WHAT TO WORK ON:
Read the material below. Count the lines containing "loose" and give that count alone.

DATASET CONTENT:
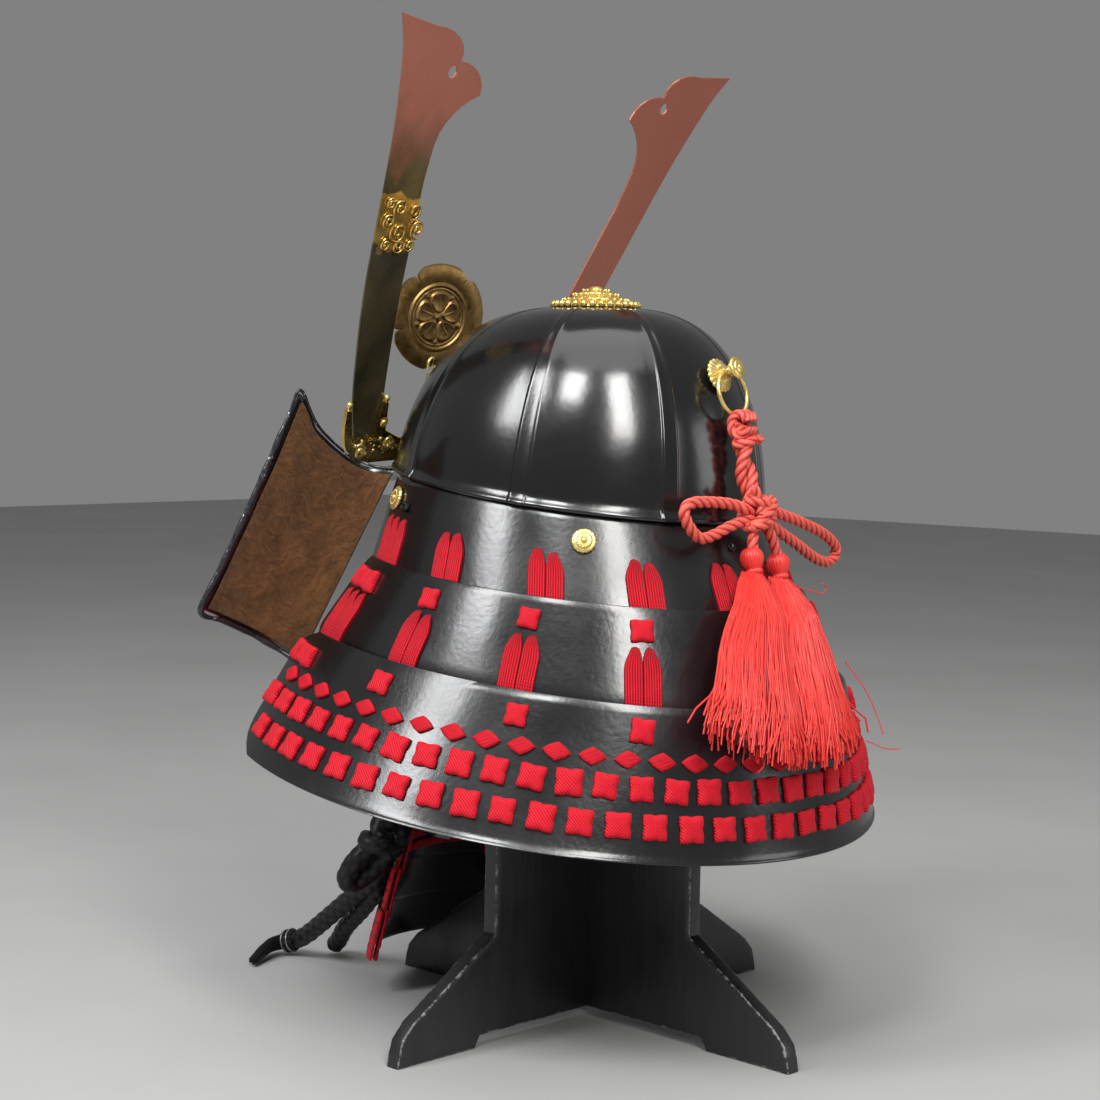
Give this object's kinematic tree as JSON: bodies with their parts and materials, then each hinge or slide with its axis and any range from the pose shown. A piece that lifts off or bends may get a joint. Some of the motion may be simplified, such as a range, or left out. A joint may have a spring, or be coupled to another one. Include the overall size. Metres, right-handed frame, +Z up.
{
  "type": "samurai helmet on a crossed-board stand",
  "caption": "Black lacquered kabuto with lapped neck plates laced in red, tall horns, a tasselled red cord and a throat guard, on a crossed-board stand.",
  "frame": {"origin": "on the surface under the stand, below the middle of the whole outline without its loose cords", "axes": "+Z up, -Y the way that the wearer faces, +X towards the wearer's left"},
  "size_m": [0.4078, 0.4475, 0.6136],
  "materials": {
    "black_lacquer": "gloss",
    "bright_gilt": "polished",
    "old_gilt": "satin",
    "horn_sheet": "satin",
    "red_lace": "matte",
    "red_silk": "satin",
    "brown_suede": "matte",
    "black_braid": "matte",
    "stand_paint": "satin"
  },
  "bodies": {
    "root": {"bowl": "black_lacquer", "visor": "black_lacquer", "neck_plate_1": "black_lacquer", "neck_plate_2": "black_lacquer", "neck_plate_3": "black_lacquer", "turnback_left": "black_lacquer", "turnback_right": "black_lacquer", "turnback_rim_left": "black_lacquer", "turnback_rim_right": "black_lacquer", "rear_screw": "black_lacquer", "chin_guard": "black_lacquer", "throat_lame_1": "black_lacquer", "throat_lame_2": "black_lacquer", "throat_lame_3": "black_lacquer", "top_ornament": "bright_gilt", "horn_base": "bright_gilt", "rear_stud": "bright_gilt", "rear_ring": "bright_gilt", "boss_side_left": "bright_gilt", "boss_side_right": "bright_gilt", "boss_front_left": "bright_gilt", "boss_front_right": "bright_gilt", "crest_disc": "old_gilt", "horn_left": "horn_sheet", "horn_right": "horn_sheet", "lace_pair_1_left_1": "red_lace", "lace_pair_1_left_2": "red_lace", "lace_pair_1_left_3": "red_lace", "lace_pair_1_left_4": "red_lace", "lace_end_1_left": "red_lace", "lace_pair_1_right_1": "red_lace", "lace_pair_1_right_2": "red_lace", "lace_pair_1_right_3": "red_lace", "lace_pair_1_right_4": "red_lace", "lace_end_1_right": "red_lace", "lace_pair_2_left_1": "red_lace", "lace_pair_2_left_2": "red_lace", "lace_pair_2_left_3": "red_lace", "lace_pair_2_left_4": "red_lace", "lace_end_2_left": "red_lace", "lace_pair_2_right_1": "red_lace", "lace_pair_2_right_2": "red_lace", "lace_pair_2_right_3": "red_lace", "lace_pair_2_right_4": "red_lace", "lace_end_2_right": "red_lace", "red_cord": "red_silk", "tassel_head_left": "red_silk", "tassel_head_right": "red_silk", "tassel_skirt_left": "red_silk", "tassel_skirt_right": "red_silk", "turnback_lining_left": "brown_suede", "turnback_lining_right": "brown_suede", "chin_cord": "black_braid", "cord_end_band": "black_braid", "cord_end_fringe": "black_braid", "stand_board_long": "stand_paint", "stand_board_cross": "stand_paint"}
  },
  "joints": []
}
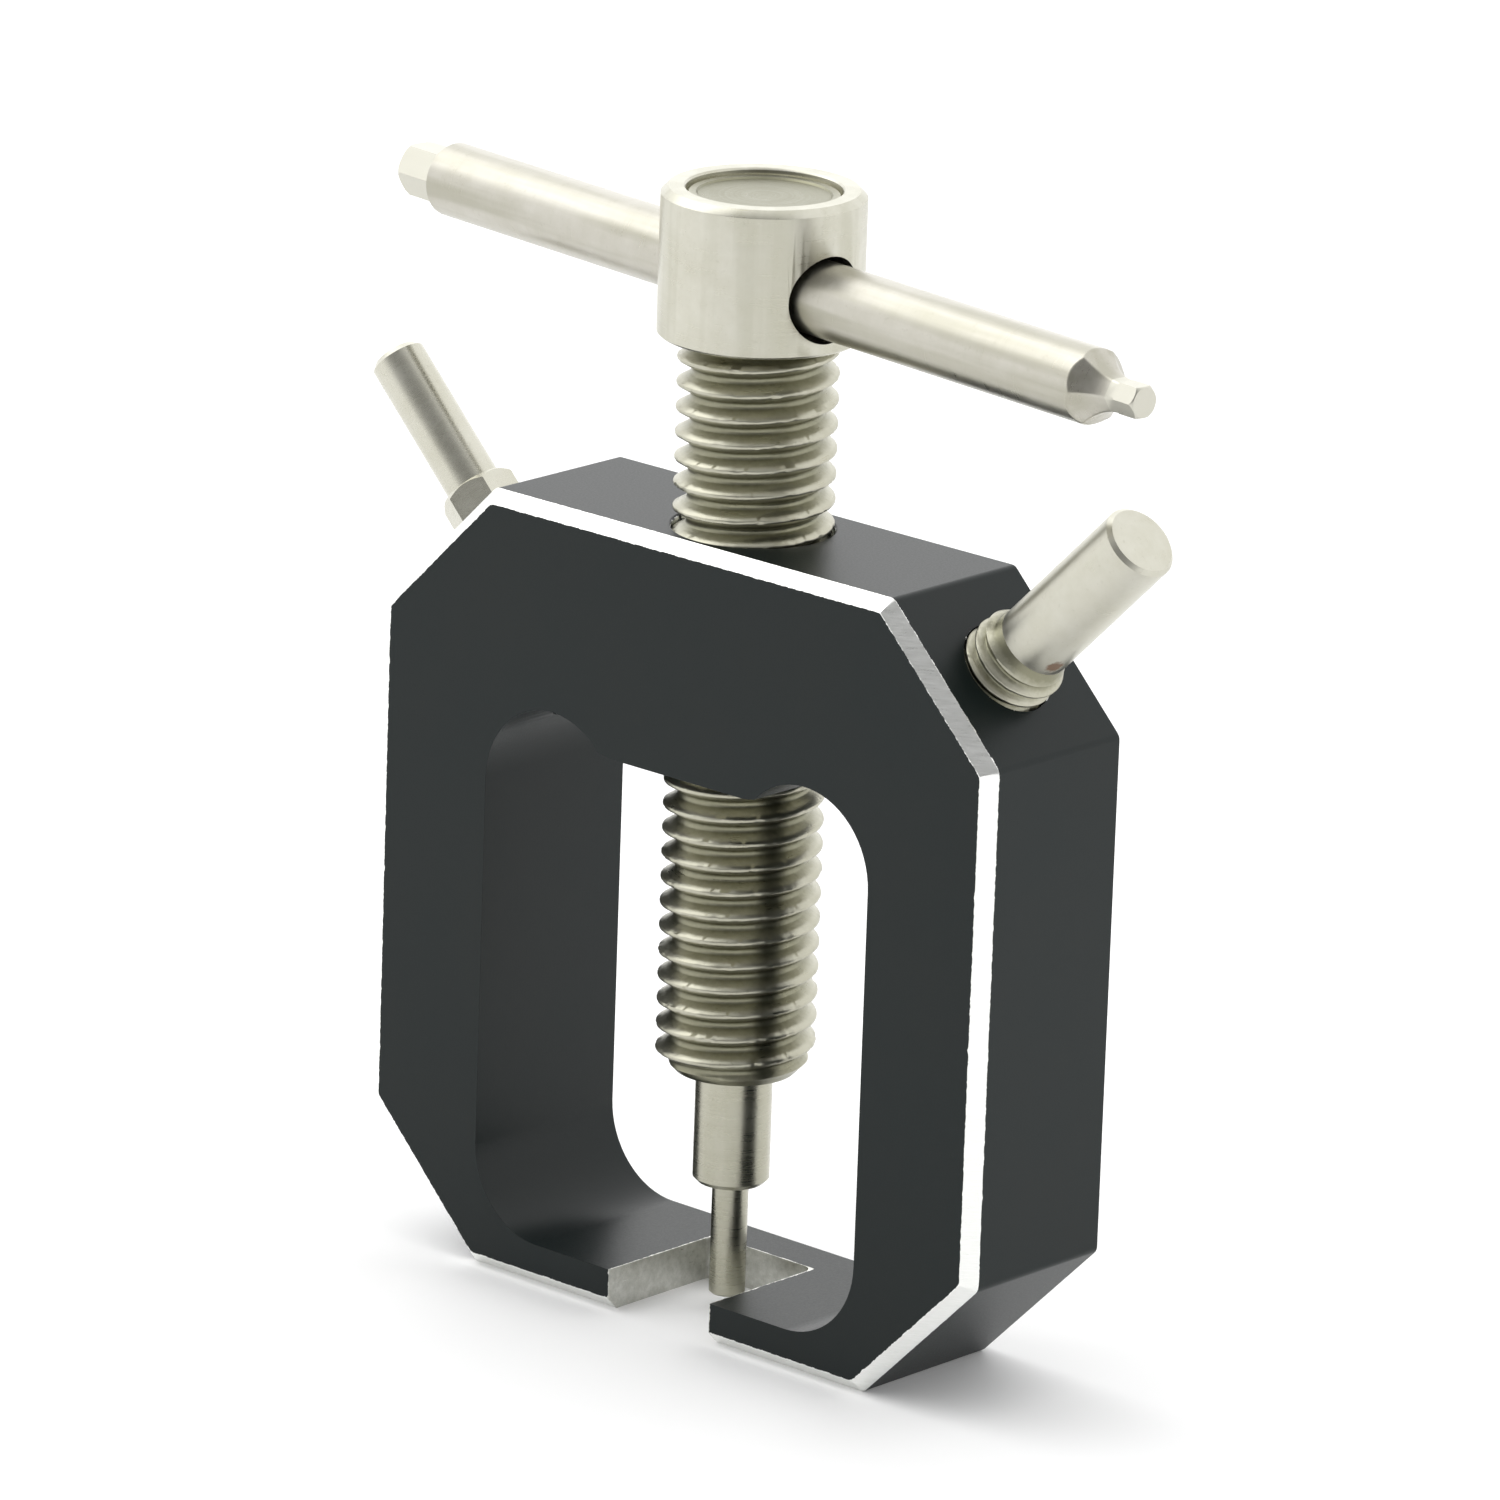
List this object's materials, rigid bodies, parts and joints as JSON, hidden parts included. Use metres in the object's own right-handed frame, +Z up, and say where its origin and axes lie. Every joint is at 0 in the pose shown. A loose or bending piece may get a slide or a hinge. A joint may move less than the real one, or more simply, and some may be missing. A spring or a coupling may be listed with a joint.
{
  "type": "pinion gear puller",
  "caption": "Small eight-sided C-frame puller with a forked foot, a press screw with a sliding cross bar with hex key ends, a push pin and spare pins on the shoulders.",
  "frame": {"origin": "on the press screw's axis, in the plane of the frame's underside", "axes": "+Z up along the press screw; -Y is the open front of the fork; +X is the side of the plain spare pin"},
  "size_m": [0.0539, 0.01, 0.0569],
  "materials": {
    "black_anodised": "satin",
    "steel": "satin"
  },
  "bodies": {
    "frame": {"frame": "black_anodised"},
    "pin_carrier": {"push_pin": "steel"},
    "screw": {"press_screw": "steel", "screw_head": "steel"},
    "bar": {"tommy_bar": "steel"},
    "spare_plain": {"spare_pin_plain": "steel"},
    "spare_collared": {"spare_pin_collared": "steel"}
  },
  "joints": [
    {"name": "screw_travel", "type": "slide", "parent": "frame", "child": "pin_carrier", "axis": [0, 0, 1], "range_m": [-0.00457, 0.01576]},
    {"name": "screw_turn", "type": "hinge", "parent": "pin_carrier", "child": "screw", "pos_m": [0, 0, 0.03], "axis": [0, 0, 1], "range_deg": [-1314, 4536]},
    {"name": "bar_slide", "type": "slide", "parent": "screw", "child": "bar", "axis": [0.9919, -0.1271, 0], "range_m": [-0.018, 0.018]},
    {"name": "plain_pin_unscrew", "type": "slide", "parent": "frame", "child": "spare_plain", "axis": [0.7071, 0, 0.7071], "range_m": [0, 0.0052]},
    {"name": "collared_pin_unscrew", "type": "slide", "parent": "frame", "child": "spare_collared", "axis": [-0.7071, 0, 0.7071], "range_m": [0, 0.006]}
  ],
  "couplings": [
    {"joint": "screw_travel", "follows": "screw_turn", "m_per_rad": 0.00019894}
  ]
}
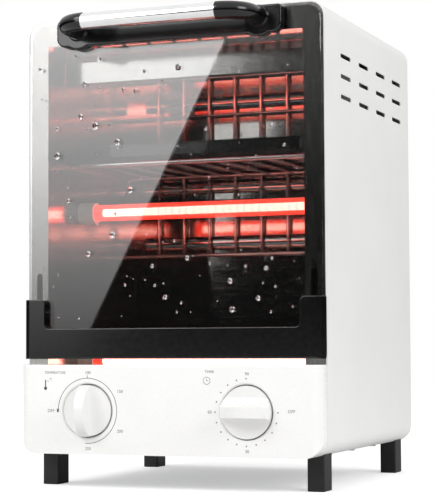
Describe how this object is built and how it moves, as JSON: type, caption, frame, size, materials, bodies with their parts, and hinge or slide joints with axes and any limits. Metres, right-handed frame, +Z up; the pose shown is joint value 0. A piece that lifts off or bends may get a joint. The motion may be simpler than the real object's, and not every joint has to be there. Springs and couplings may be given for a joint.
{
  "type": "dry heat sterilizer",
  "caption": "Small upright bench oven for dry heat sterilizing: white folded steel case, bright cavity with rack and tray, tinted glass door hinged at the bottom, temperature and timer knobs.",
  "frame": {"origin": "on the floor, under the middle of the bounding box", "axes": "+X to the right as the user faces the front, +Y into the depth, +Z up"},
  "size_m": [0.25, 0.31, 0.3705],
  "materials": {
    "case_wrap": "white powder coat",
    "back_panel": "white powder coat",
    "base_plate": "zinc plated steel sheet",
    "feet": "black moulded plastic",
    "base_screws": "zinc plated",
    "back_screws": "zinc plated",
    "control_panel": "white moulded front, satin",
    "control_plate": "zinc plated steel sheet",
    "panel_screws": "zinc plated",
    "thermostat_body": "cream ceramic and steel",
    "timer_body": "zinc plated steel case",
    "timer_bell": "bright steel",
    "shaft_nuts": "plain brass",
    "temperature_knob": "white moulded plastic",
    "timer_knob": "white moulded plastic",
    "temperature_shaft": "turned steel",
    "timer_shaft": "turned steel",
    "cavity_side_left": "bright annealed stainless sheet",
    "cavity_side_right": "bright annealed stainless sheet",
    "cavity_top": "bright annealed stainless sheet",
    "cavity_floor": "bright annealed stainless sheet",
    "cavity_back": "bright annealed stainless sheet",
    "rack_rails": "stainless sheet",
    "rack": "chromed wire",
    "tray": "black enamel on steel",
    "heater_shield": "stainless sheet",
    "back_guard": "chromed wire",
    "heater_tube_upper": "quartz, lit red",
    "heater_tube_middle": "quartz, lit red",
    "heater_tube_lower": "quartz, lit red",
    "tube_holders": "white steatite ceramic",
    "heating_coils": "glowing resistance wire",
    "heater_terminals": "nickel plated steel",
    "thermal_cutout": "black moulded body",
    "cord_gland": "black moulded nylon",
    "terminal_block": "cream moulded nylon",
    "wiring_loom": "glass fibre and silicone covered wire",
    "door_glass": "tinted tempered glass",
    "door_trim": "black moulded plastic, glossy",
    "hinge_pins": "plain steel",
    "hinge_ears": "zinc plated steel",
    "hinge_arms": "zinc plated steel",
    "arm_rivets": "plain steel",
    "handle_base": "black moulded plastic, glossy",
    "handle_elbow_left": "black moulded plastic, glossy",
    "handle_elbow_right": "black moulded plastic, glossy",
    "handle_tube": "polished chrome",
    "handle_washers": "translucent silicone",
    "handle_screws": "zinc plated"
  },
  "bodies": {
    "case": {"case_wrap": "case_wrap", "back_panel": "back_panel", "base_plate": "base_plate", "feet": "feet", "base_screws": "base_screws", "back_screws": "back_screws", "control_panel": "control_panel", "control_plate": "control_plate", "panel_screws": "panel_screws", "thermostat_body": "thermostat_body", "timer_body": "timer_body", "timer_bell": "timer_bell", "shaft_nuts": "shaft_nuts", "cavity_side_left": "cavity_side_left", "cavity_side_right": "cavity_side_right", "cavity_top": "cavity_top", "cavity_floor": "cavity_floor", "cavity_back": "cavity_back", "rack_rails": "rack_rails", "rack": "rack", "tray": "tray", "heater_shield": "heater_shield", "back_guard": "back_guard", "heater_tube_upper": "heater_tube_upper", "heater_tube_middle": "heater_tube_middle", "heater_tube_lower": "heater_tube_lower", "tube_holders": "tube_holders", "heating_coils": "heating_coils", "heater_terminals": "heater_terminals", "thermal_cutout": "thermal_cutout", "cord_gland": "cord_gland", "terminal_block": "terminal_block", "wiring_loom": "wiring_loom", "hinge_ears": "hinge_ears"},
    "door": {"door_glass": "door_glass", "door_trim": "door_trim", "hinge_pins": "hinge_pins", "hinge_arms": "hinge_arms", "arm_rivets": "arm_rivets", "handle_base": "handle_base", "handle_elbow_left": "handle_elbow_left", "handle_elbow_right": "handle_elbow_right", "handle_tube": "handle_tube", "handle_washers": "handle_washers", "handle_screws": "handle_screws"},
    "temperature_control": {"temperature_knob": "temperature_knob", "temperature_shaft": "temperature_shaft"},
    "timer_control": {"timer_knob": "timer_knob", "timer_shaft": "timer_shaft"}
  },
  "joints": [
    {"name": "door_hinge", "type": "hinge", "parent": "case", "child": "door", "pos_m": [0, -0.10787, 0.1042], "axis": [1, 0, 0], "range_deg": [0, 90]},
    {"name": "temperature_turn", "type": "hinge", "parent": "case", "child": "temperature_control", "pos_m": [-0.066, -0.11897, 0.06], "axis": [0, 1, 0], "range_deg": [-90, 180]},
    {"name": "timer_turn", "type": "hinge", "parent": "case", "child": "timer_control", "pos_m": [0.066, -0.11897, 0.06], "axis": [0, 1, 0], "range_deg": [0, 270]}
  ]
}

EXERCISE RESULT:
2